Starmer's double dealing risks squandering a golden economic opportunity. A trade deal with the US – which would require the UK to slash domestic red tape – would offer Rachel Reeves a lifeline, giving her the authority she sorely needs to pursue the 'bonfire of regulations' that she has been struggling to drive through in the face of vested interests since her fiscal headroom evaporated.
But the most baffling thing about No 10's pursuit of a closer relationship with Brussels is that it comes at a time when the EU's future is more uncertain than at any point in its history. The EU has no clear role in this new age – at least not in its current form.America wants the EU as it currently stands to be effectively disbanded. The EU has evolved, largely by accident, from a peace-preserving free trade bloc into the world's regulatory superpower. The EU's clout today is rooted in its ability to leverage restricted access to the single market – the largest in the world – in order to compel companies to comply with its regulatory standards. This makes it often easier for companies to adopt European standards across the world. Europe has been able to colonise the regulatory systems of foreign countries, shaping much of the world in its own compliance-driven, innovation-stifling image.
This dynamic is incompatible with the world order that America is now attempting to erect. The US wants to transform itself from a power rooted in dominance of global finance and technology to one that is also anchored in the kind of manufacturing prowess that can provide ordinary American workers with well-paid jobs. This demands a huge jump in US exports.
Yet, as it stands, many US products do not meet red tape thresholds that exist not just within the EU's borders but across the world. America thus wants radical deregulation on a global scale.
Pro-EU scholars concede that the Brussels project is threatened. Professor Anu Bradford, the leading expert on the EU's regulatory power, told me that US pressure combined with internal panic over European tech stagnation could cause the EU to lose its nerve and dismantle voluntarily:
'We need to rethink everything now. I'm most worried about the Europeans' own inability to defend the regulatory agenda; that the EU will come to think its path to tech competitiveness is walking away from its regulations.'
Some Europhiles seek solace in the notion that the EU is a self-made power that can face down American bullying. They are wrong.

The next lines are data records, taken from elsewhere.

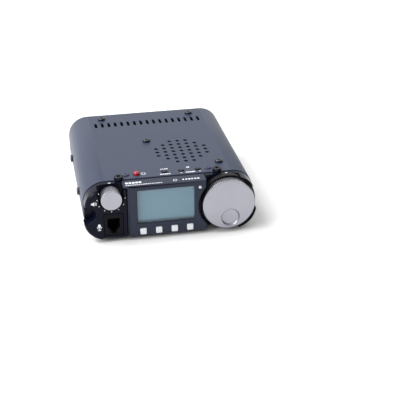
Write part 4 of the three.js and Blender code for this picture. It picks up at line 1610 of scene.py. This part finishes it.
@dataclass
class TopKeys:
    """The red power button and the three black keys."""

    def build(self) -> None:
        """Makes and dresses the keys."""
        self._key("power_button", 2.1, 1.15, POWER_RED)
        for name in ("mode_key", "band_down_key", "band_up_key"):
            self._key(name, 1.8, 0.22, KEY_BLACK)
        carry_over(BOARD, "key_board", "function_keypad", "main_board")

    def _key(self, name: str, radius: float, dome: float, finish: Finish) -> None:
        """Makes one key: a collar below the cover and a domed cap above it."""
        low, high = span(name)
        at = middle(name)
        collar = (high.x - low.x) / 2
        cap = [
            (radius * math.cos(a), high.z - dome + dome * math.sin(a)) for a in quarter_angles(8)[:-1]
        ]
        profile = [
            (0.0, low.z), (collar, low.z), (collar, low.z + 1), (radius, low.z + 1), *cap, (0.0, high.z)
        ]
        key = turned(name + "_cap", profile, Vector((at.x, at.y, 0)), Turn.UP, 40)
        settle(smoothed(key), finish, [name], name)


# ------------------------------------------------------------------ fasteners and feet


class Head(Enum):
    """The kinds of screw head: radius, height, socket radius and socket depth, in millimetres."""

    PAN = (2.8, 1.8, 0.95, 1.0)
    CAP = (3.1, 2.4, 1.45, 1.5)
    FLAT = (2.5, 0.8, 0.8, 0.45)


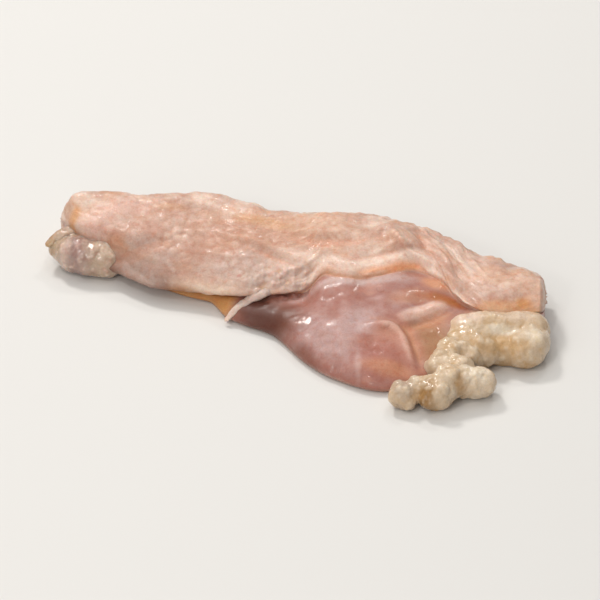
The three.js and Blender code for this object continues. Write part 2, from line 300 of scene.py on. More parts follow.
def line_distance(line: np.ndarray, x: np.ndarray, y: np.ndarray) -> tuple[np.ndarray, np.ndarray]:
    """Signed distance from plan points to a line of short straight pieces.

    Args:
        line: The line's points, shaped (points, 2).
        x: The plan points' x.
        y: The plan points' y.

    Returns:
        The distance, positive on the line's left, and the share of the line passed.
    """
    best = np.full(x.shape, 1e9)
    share = np.zeros(x.shape)
    for i, (a, b) in enumerate(zip(line[:-1], line[1:])):
        d = b - a
        t = np.clip(((x - a[0]) * d[0] + (y - a[1]) * d[1]) / (d @ d), 0, 1)
        ox, oy = x - a[0] - t * d[0], y - a[1] - t * d[1]
        distance = np.hypot(ox, oy) * np.where(d[0] * oy - d[1] * ox < 0, -1, 1)
        closer = np.abs(distance) < np.abs(best)
        best = np.where(closer, distance, best)
        share = np.where(closer, (i + t) / (len(line) - 1), share)
    return best, share


@dataclass(frozen=True)
class Rail:
    """A line along the piece, as knots of x followed by one or more values."""

    knots: Knots

    def at(self, x: np.ndarray, column: int = 1) -> np.ndarray:
        """The value at x: a cubic between knots, level beyond both ends.

        Args:
            x: Places along the piece.
            column: Which value of each knot is meant.

        Returns:
            The value at each place.
        """
        k = np.array([(knot[0], knot[column]) for knot in self.knots])
        chord = np.diff(k[:, 1]) / np.diff(k[:, 0])
        inner = (k[2:, 1] - k[:-2, 1]) / (k[2:, 0] - k[:-2, 0])
        slope = np.concatenate([chord[:1], inner, chord[-1:]])
        x = np.clip(x, k[0, 0], k[-1, 0])
        i = np.clip(np.searchsorted(k[:, 0], x, side="right") - 1, 0, len(k) - 2)
        width = k[i + 1, 0] - k[i, 0]
        t = (x - k[i, 0]) / width
        return hermite(k[i, 1], k[i + 1, 1], width * slope[i], width * slope[i + 1], t)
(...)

America holds most of the cards in negotiations. The EU's trade surplus with the US means it is vulnerable to tariffs. The idea that Europe is an independent civilisation created by visionary European elites is also a romantic myth. The EU is a failed American experiment. Since George Washington, Stateside politicians have been captivated with the idea of a 'single republic' in America's mirror image across the pond. After the Second World War, the US vigorously pushed the dream of a united Europe, viewing it as a way to both contain Germany's militancy and hold the line against communist Russia. The harsh reality is that America birthed the EU.
It is not just economic but also military shifts that threaten the EU. Russia's rampage against Ukraine has demolished the myth that globalisation alone can secure world peace. It is clear that Europe must operate as a defence bloc first and a trading outfit second.
This will almost certainly require the EU to reverse course on integration. True, a defence turn demands integration in highly specific and vital areas. The Continent urgently needs to standardise its weapon systems. Still, the political and fiscal integration envisioned by the EU's most ambitious champions is clearly obsolete.
Europe lacks a common set of defence interests. Southern Europeans don't feel the Russian threat in the same way as their northern counterparts. Eastern Europe is ripping itself apart over whether Russia is a friend or a foe. It's hard to conceive a European nuclear weapon capability for the simple reason that member states would never be able to agree on when to use it. As Dr Neil Melvin of RUSI told me: 'This is not a kind of Brussels ecosystem. It's much more like the Europe of the old days where you have strong nations as core actors. The question is whether Europe can find a new kind of structure to manage the re-emergence of nation states as the main drivers of European agendas.'
The PM's eagerness to align with Brussels is illogical. Whether the EU can reinvent itself for a new epoch is uncertain. For now then, we should focus on nurturing relations with the world superpower, while keeping a cordial distance from a European project in existential crisis.